The Incompetent Gardner

16 June 2024

Freddy; the incompetent Gardner.

In today’s gospel, we are given two short parables for the price of one. Please don’t feel cheated, a lot is going on here within just a few short verses.

I have to say that I am not much taken with our friendly gardener who for privacy reasons I will call Freddy. I wish Freddy had met Costa (shave for a cure) Georgiadis from Gardening Australia.

Let me explain

In the first parable, the theological gurus tell me that the word used to describe Freddy’s sowing technique is a word for ‘throw’ or ‘toss’. So our hapless gardener Freddy just seems to chuck it out there willy-nilly. There is no forward planning or thinking. The seed will fall where it will and you would think that some thought and care might make for a better harvest.

Further, There is no mention of fertiliser (as in the parable of the fig tree Luke13;8,9) nor is there any mention of doing any weeding or watering. Nope, none of that… Freddy simply chucks it out there and seemingly there is no follow-up or care. Almost a cowboy attitude.

Our suspicion of Freddy’s incompetence is backed up when we read

“the seed sprouts and grows, though he does not know how.”

Freddy simply goes to bed at night and wakes up in the morning leaving the field to grow on its own.

In the second parable we have another horticultural bungle.

We often think of the mustard seed as growing into a large tree which is in fact how Luke tells the story. (Luke 13:18-19) But Mark uses a word which translates to more of a shrub than a large tree.

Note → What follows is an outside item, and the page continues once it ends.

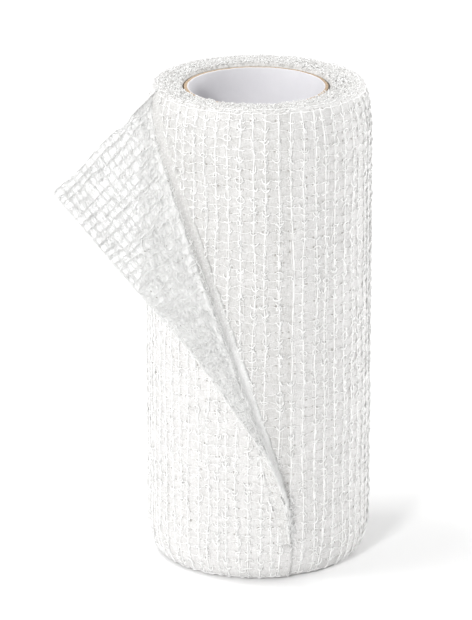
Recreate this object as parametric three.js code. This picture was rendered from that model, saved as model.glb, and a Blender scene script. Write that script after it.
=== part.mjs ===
// Cohesive gauze bandage, wound on a cardboard core and standing on its end,
// with the upper corner of its free end folded back over the roll
import * as THREE from 'three';

// Driving sizes, in millimetres and degrees.
// An azimuth is 0 at the front of the roll, on -Y, and grows towards its right, +X.
const bandageWidth = 100;
const rollRadius = 23.4;
const plyThickness = 0.6;
const cutAzimuth = 16.5;
const core = { radius: 14.65, wall: 0.9, height: 99.2, shift: -0.6 };
const boreGap = 0.3;
const flapThickness = 1;
const flapGap = 0.3;

// How the wound edges round off: inwards by inset over the height of drop
const topRounding = { inset: 2, drop: 12 };
const footRounding = { inset: 3.6, drop: 8.5 };

// The rims beside the bore: how far they stand back and how deep they are worn
const boreRim = { width: 0.9, depth: 0.5 };
const topDish = 0.3;

// How far round the roll the outer turn takes to thin out where the corner leaves it
const rampDegrees = 4;

// Faces round and along the solids
const columns = 96;
const coreColumns = 64;
const roundingSteps = 6;
const sideSteps = 11;
const flapRowsUp = 20;
const flapArcSteps = 8;
const flapFlatSteps = 6;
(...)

Now when the gardener plants his mustard seeds he no doubt intends to have a nice addition to his herb garden just in case he wants to make some hot english mustard. Yet in this parable the mustard seed’s value is not because of its flavour, but rather because it provides shade for the birds. Surely this is not what our tragic gardener Freddy intended! Imagine planting a mustard seed or a tomato seedling or a pumpkin plant hoping for some delicious fruit and all you get is a semi aviary type structure that provides shelter for the birds. Birds that are pests, birds that peck and eat at our yummy produce well before we get a chance to protect our fruit and enjoy it. We are the ones who are supposed to eat the fruit of our labours, not those feathered pesky critters.

But the parables offer some encouragement and some warning.

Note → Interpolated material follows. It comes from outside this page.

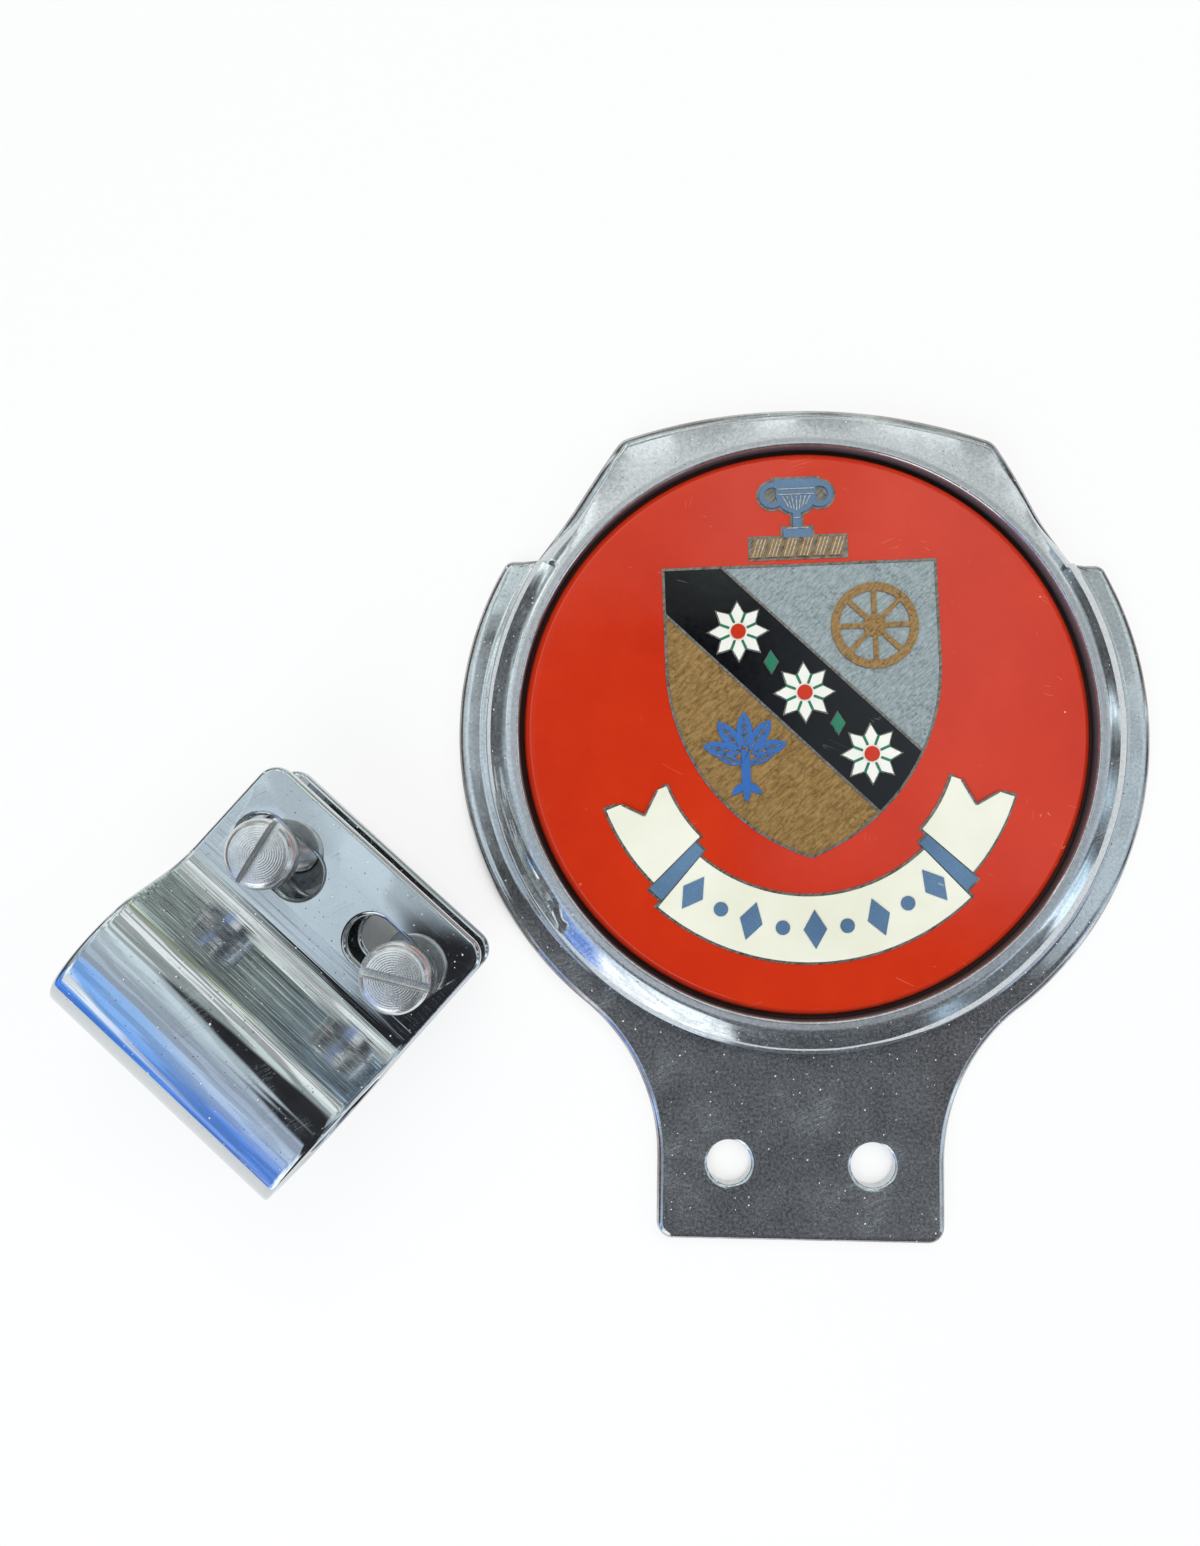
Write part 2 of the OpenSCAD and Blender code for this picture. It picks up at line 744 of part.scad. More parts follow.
module disc_studs() {
    stud_z = recess_d - disc_nut_t - stud_proud;
    color(steel) on_disc(stud_z) for (side = [-1, 1]) {
        translate([side * disc_stud_x, 0, 0]) cylinder(r = disc_stud_r, h = floor_h - stud_z, $fn = 48);
    }
}

// Hexagon nut with its bore and its two bevelled faces
module nut(af, t, bore_r) {
    corner_r = af / sqrt(3);
    bevel = (corner_r - af / 2) * tan(30);
    difference() {
        intersection() {
            cylinder(r = corner_r, h = t, $fn = 6);
            rotate_extrude() polygon([[0, 0], [af / 2, 0], [corner_r, bevel], [corner_r, t - bevel],
                                      [af / 2, t], [0, t]]);
        }
        translate([0, 0, -eps]) cylinder(r = bore_r, h = t + 2 * eps, $fn = 48);
    }
}

module disc_nuts() {
    color(steel) on_disc(recess_d - disc_nut_t) for (side = [-1, 1]) {
        translate([side * disc_stud_x, 0, 0]) nut(disc_nut_af, disc_nut_t, disc_stud_r + thread_gap);
    }
}

// The bracket's own frame: X along the bar, Y out of the legs' free edge, Z up from the surface
module on_bracket() {
    translate([strap_x, strap_y, 0]) rotate(strap_turn) children();
}

module slots_2d() {
    for (side = [-1, 1]) {
        translate([side * slot_near, -slot_in]) circle(slot_w / 2);
        translate([side * slot_far, -slot_in]) circle(slot_w / 2);
        translate([side * (slot_near + slot_far) / 2, -slot_in]) square([slot_far - slot_near, slot_w], center = true);
    }
}

// Plan of the strap, with the legs' free corners rounded and the slots
module strap_plan_2d() {
    depth = wall_s + strap_t;
    difference() {
        union() {
            translate([-strap_w / 2, -depth]) square([strap_w, depth - leg_corner_r]);
            translate([-strap_w / 2 + leg_corner_r, -leg_corner_r - eps]) square([strap_w - 2 * leg_corner_r, leg_corner_r + eps]);
            for (side = [-1, 1]) {
                translate([side * (strap_w / 2 - leg_corner_r), -leg_corner_r]) circle(leg_corner_r);
            }
        }
        slots_2d();
    }
}

// The strap's upper half, above the middle of its loop
module strap_half() {
    intersection() {
        rotate([90, 0, 90]) linear_extrude(strap_w, center = true)
            polygon([for (p = concat(strap_face(1), reverse(strap_face(-1)))) [-p[0], p[1]]]);
        translate([0, 0, -eps]) linear_extrude(loop_h + 1) strap_plan_2d();
    }
}

module strap_upper() {
    color(plated) on_bracket() translate([0, 0, strap_z]) strap_half();
}

module strap_lower() {
    color(plated) on_bracket() translate([0, 0, strap_z]) mirror([0, 0, 1]) strap_half();
}

module screw(driver) {
    tip_bevel = screw_r * 0.2;
    difference() {
        union() {
            translate([0, 0, tip_bevel]) cylinder(r = screw_r, h = screw_l - tip_bevel + eps);
            cylinder(r1 = screw_r - tip_bevel, r2 = screw_r, h = tip_bevel + eps);
            translate([0, 0, screw_l]) rotate_extrude() {
                square([head_r, head_h - head_round]);
                square([head_r - head_round, head_h]);
                translate([head_r - head_round, head_h - head_round]) circle(head_round, $fn = 48);
            }
        }
        translate([0, 0, screw_l + head_h - driver_d / 2 + eps]) rotate(driver)
            cube([3 * head_r, driver_w, driver_d + 2 * eps], center = true);
    }
}

module at_screw(x, z) {
    on_bracket() translate([x, -slot_in, z]) children();
}

module left_screw() {
    color(steel) at_screw(left_x, 0) screw(left_driver);
}

module right_screw() {
    color(steel) at_screw(right_x, 0) screw(right_driver);
}

module washer() {
    difference() {
        cylinder(r = washer_r, h = washer_t);
        translate([0, 0, -eps]) cylinder(r = screw_r + washer_gap, h = washer_t + 2 * eps);
    }
}

module left_washer() {
    color(steel) at_screw(left_x, washer_z) washer();
}

module right_washer() {
    color(steel) at_screw(right_x, washer_z) washer();
}

module left_nut() {
    color(steel) at_screw(left_x, nut_z) nut(nut_af, nut_t, screw_r + thread_gap);
}

module right_nut() {
    color(steel) at_screw(right_x, nut_z) rotate(20) nut(nut_af, nut_t, screw_r + thread_gap);
}

badge_frame();
emblem_disc();
red_enamel();
silver_panel();
gold_panel();
black_band();
white_stars();
red_studs();
green_lozenges();
bronze_wheel();
blue_tree();
bronze_torse();
slate_cup();
cream_scroll();
slate_marks();
disc_studs();
disc_nuts();
strap_lower();
strap_upper();
left_screw();
right_screw();
left_washer();
right_washer();
left_nut();
right_nut();
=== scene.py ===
import collections
from math import atan2, cos, degrees, hypot, radians, sin, sqrt, tau

import bmesh
import bpy
from mathutils import Matrix, Vector


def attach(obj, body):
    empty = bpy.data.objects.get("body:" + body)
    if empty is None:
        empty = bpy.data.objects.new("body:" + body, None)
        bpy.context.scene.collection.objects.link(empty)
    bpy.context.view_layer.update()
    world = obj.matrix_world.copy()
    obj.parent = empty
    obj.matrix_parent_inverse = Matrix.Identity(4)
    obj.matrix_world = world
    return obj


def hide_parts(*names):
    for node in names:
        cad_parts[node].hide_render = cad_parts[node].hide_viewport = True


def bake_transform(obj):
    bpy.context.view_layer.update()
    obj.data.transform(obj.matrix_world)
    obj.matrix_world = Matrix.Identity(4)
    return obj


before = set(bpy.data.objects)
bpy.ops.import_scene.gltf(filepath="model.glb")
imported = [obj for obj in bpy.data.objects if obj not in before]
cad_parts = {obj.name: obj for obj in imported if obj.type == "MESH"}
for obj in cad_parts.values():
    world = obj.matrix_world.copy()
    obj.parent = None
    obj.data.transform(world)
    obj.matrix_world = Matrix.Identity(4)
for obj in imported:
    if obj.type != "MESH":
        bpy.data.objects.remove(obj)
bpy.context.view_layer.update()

MM = 0.001


# The picture. The camera looks down on the badge as it lies, from a little above its middle, so
# that the badge stands upright in the frame and the bracket lies below it on the left.
def put(name, data):
    """A new object in the scene."""
    made = bpy.data.objects.new(name, data)
    bpy.context.collection.objects.link(made)
    return made


camera = put("camera", bpy.data.cameras.new("camera"))
camera_right = Vector((0.99957, 0.01343, -0.02592))
camera_up = Vector((-0.01191, 0.99825, 0.05789))
camera_back = camera_right.cross(camera_up)
camera_turn = Matrix((camera_right, camera_up, camera_back)).transposed().to_4x4()
camera.matrix_world = Matrix.Translation((-0.02320, 0.04260, 0.15903)) @ camera_turn
camera.data.lens = 26.9
camera.data.sensor_width = 36
camera.data.clip_start = 0.01
bpy.context.scene.camera = camera


# The studio. A plain white table, a pale room with a darker end in front, and three soft lamps: one
# low in front on the left, one high behind, and one at the right.
def linear(code):
    """Linear colour of an sRGB hex code; a colour that is a socket or node is left as it is."""
    if not isinstance(code, str):
        return code
    parts = [int(code[i:i + 2], 16) / 255 for i in (1, 3, 5)]
    return (*[c / 12.92 if c <= 0.04045 else ((c + 0.055) / 1.055) ** 2.4 for c in parts], 1.0)


def add(tree, kind, *values, **settings):
    """A new shader node. Its inputs come in order, or by name in a dictionary, and each is a value,
    a socket, or a node, which stands for its first output in use."""
    node = tree.nodes.new("ShaderNode" + kind)
    for name, value in settings.items():
        setattr(node, name, value)
    named = values and isinstance(values[0], dict)
    for name, value in values[0].items() if named else enumerate(values):
        if isinstance(value, bpy.types.Node):
            value = next(socket for socket in value.outputs if socket.enabled)
        if isinstance(value, bpy.types.NodeSocket):
            tree.links.new(value, node.inputs[name])
        else:
            node.inputs[name].default_value = value
    return node


def blank(owner):
    """The empty node tree of a material or of the room."""
    owner.use_nodes = True
    owner.node_tree.nodes.clear()
    return owner.node_tree


def stops(node, *pairs, how="EASE"):
    """Sets a colour ramp's stops, each a place and a grey level or hex colour."""
    ramp = node.color_ramp
    ramp.interpolation = how
    while len(ramp.elements) < len(pairs):
        ramp.elements.new(0.5)
    for element, (place, value) in zip(ramp.elements, pairs):
        element.position = place
        element.color = linear(value) if isinstance(value, str) else (value, value, value, 1)
    return node


def within(tree, *edges, how="LINEAR"):
    """Share of a place within all of some edges. An edge is a value, where it lets nothing through
    and where it lets all through, and what all is, if not 1."""
    share = None
    for value, nothing, full, *most in edges:
        edge = add(tree, "MapRange", value, nothing, full, 0.0, most[0] if most else 1.0,
                   interpolation_type=how)
        share = add(tree, "Math", share, edge, operation="MULTIPLY") if share else edge
    return share


def layered(tree, ground, *layers, blend="MIX"):
    """Colours laid over a ground one after another, each by its share."""
    for share, colour in layers:
        ground = add(tree, "Mix", {0: share, 6: linear(ground), 7: linear(colour)},
                     data_type="RGBA", blend_type=blend)
    return ground


def most_of(tree, *shares):
    """The largest of some shares at each place."""
    largest = shares[0]
    for share in shares[1:]:
        largest = add(tree, "Math", largest, share, operation="MAXIMUM")
    return largest


bpy.context.scene.view_settings.view_transform = "Standard"
table = put("table", bpy.data.meshes.new("table"))
shape = bmesh.new()
table_half, table_drop = 2, 0.00008   # metres; the drop keeps the table off the badge's back
bmesh.ops.create_grid(shape, x_segments=1, y_segments=1, size=table_half)
bmesh.ops.translate(shape, verts=shape.verts, vec=(0, 0, -table_drop))
shape.to_mesh(table.data)
shape.free()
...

First, the gospel has its own inherent power. It doesn’t require us to be highly skilled planters or attentive horticulturist’s or even to join the Costa fan club. All the gospel needs to grow is for us to scatter it out into the world. We don’t even have to sow it carefully. We just toss it out there as best we can. And keep on being faithful in this vocation. The innate power of the gospel will do the rest.

A Warning. We as the Church often like to think that we know what we’re doing as planters of the gospel. We think we know how to plant the gospel in the world and it's so easy to fret and strategise about how to spread the gospel, that we forget to toss the seed out into the world which is in fact, the only thing we are required to do.

And in the parable of the mustard seed  we need to be mindful of trying to control the outcomes. We may plant a seed with one intention only to discover when it comes to fruition, that its usefulness is entirely different from that which we anticipated. We might think that we are growing a spice garden, when in actual fact we are in the throes of building an aviary or even a menagerie.

But be encouraged brothers and sisters. Taken together our two little parables tell us that the incompetence of Freddy  is not important to the outcome. Freddy’s lack of understanding, our lack of understanding, does not undermine the capacity of the gospel to grow into a bountiful harvest. Nor does our intention to harvest one thing prevent God from doing something completely different. Thank Goodness.

Our task is simply to be faithful. To go on being faithful . Not to fret about the outcomes and the bottom lines and how big the marrow will be. We ought not be too invested in what we think is our lack of expertise and we dare not take credit for whatever may be produced by our flimsy and chaotic efforts.

The kingdom of heaven grows not because of us but in spite of us. It flourishes where it will and how it will. It comes to fruition in its own time. Not when we say it should. And it will and must shelter those we think are a pesky nuisance and who irritate us the most. So here’s to Freddy the Gardener and Peter Cundell who join me in saying

“And that’s your blooming lot for the week”.